細川幽斎近藤正臣)が、息子の嫁になる玉のことを秀吉に、「丹後から戻って、妖気が漂うように変貌している。まるで光秀の怨念がのり移っているかのような。」と言うが、長谷川京子から妖気という濃厚なものは感じなかった。でも悲しく儚い美があって、しかも瞳に賢さがあり新しいタイプのガラシアになりそうで、そこも興味が深い。

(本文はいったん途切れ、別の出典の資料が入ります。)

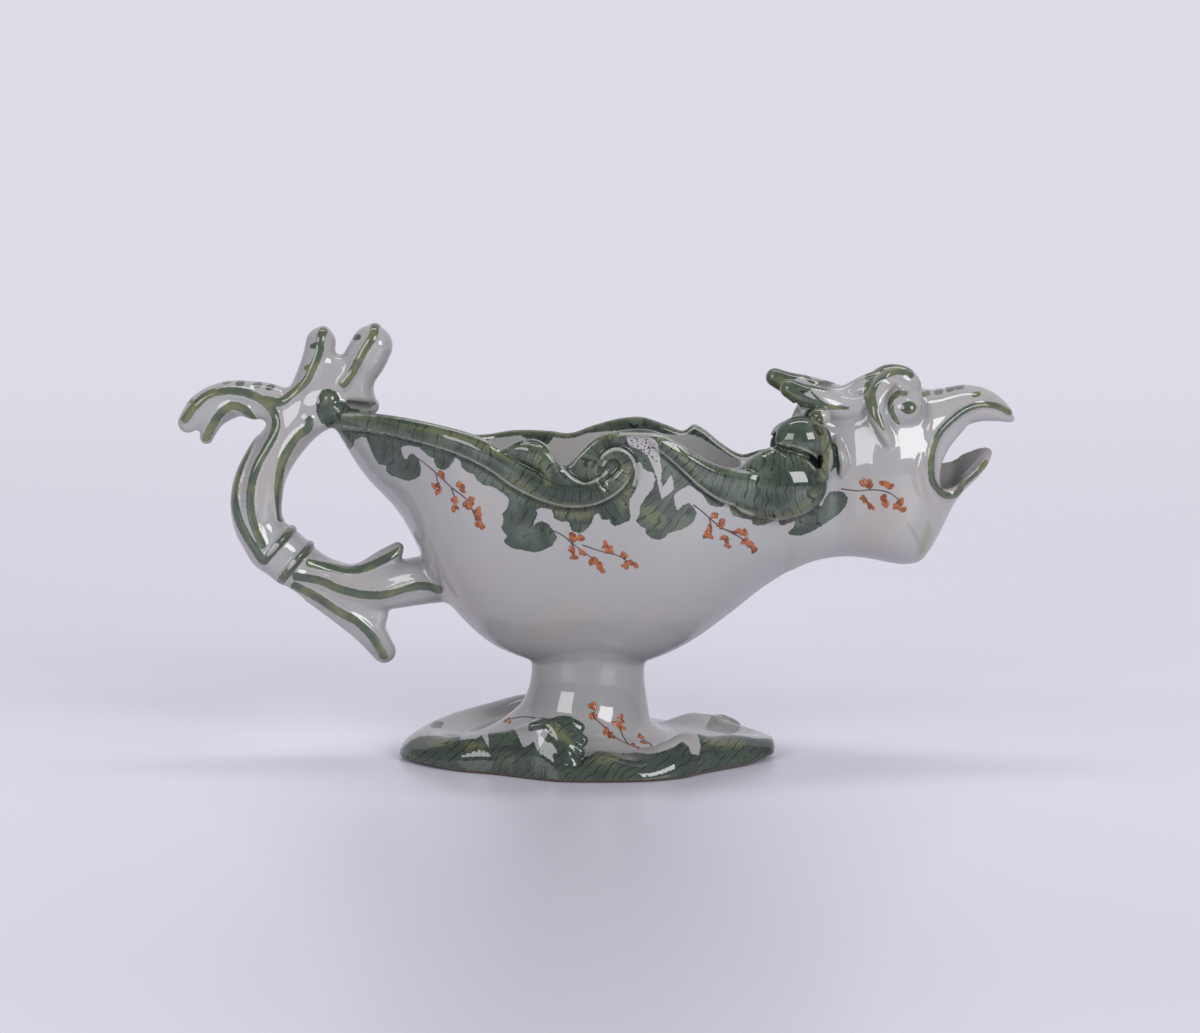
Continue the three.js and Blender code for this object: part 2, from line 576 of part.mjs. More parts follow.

興味といえば、茶々(永作博美)と石田三成中村橋之助)の行方も興味津々だ。
茶々は、秀吉が自分に特別な関心を持っていることを知っている。それが、三成に、「猿に奪われる前に、そなたがわらわを奪え。」というような言葉になる。
寧々(浅野ゆう子)が別の場面で千代に、「茶々と秀吉は戦をしている。」と言い、茶々がひとり懸命に秀吉にあがらっていることを見抜いているのだが、この三成と茶々の対峙の場面に、永作の眼差しはまさにそれを表して観ている者の胸をひりひりと痛ませるものがある。橋之助の目も美しく、一見この二人は不似合いに見えるが、成功している。今後の展開が楽しみだ。


来週は、千代と一豊にとってあってはならない事態がおこるのではないかと思わせる予告である。蔵米が空になったことが災いするのか、それが最愛の娘の非業の死となっていくのか。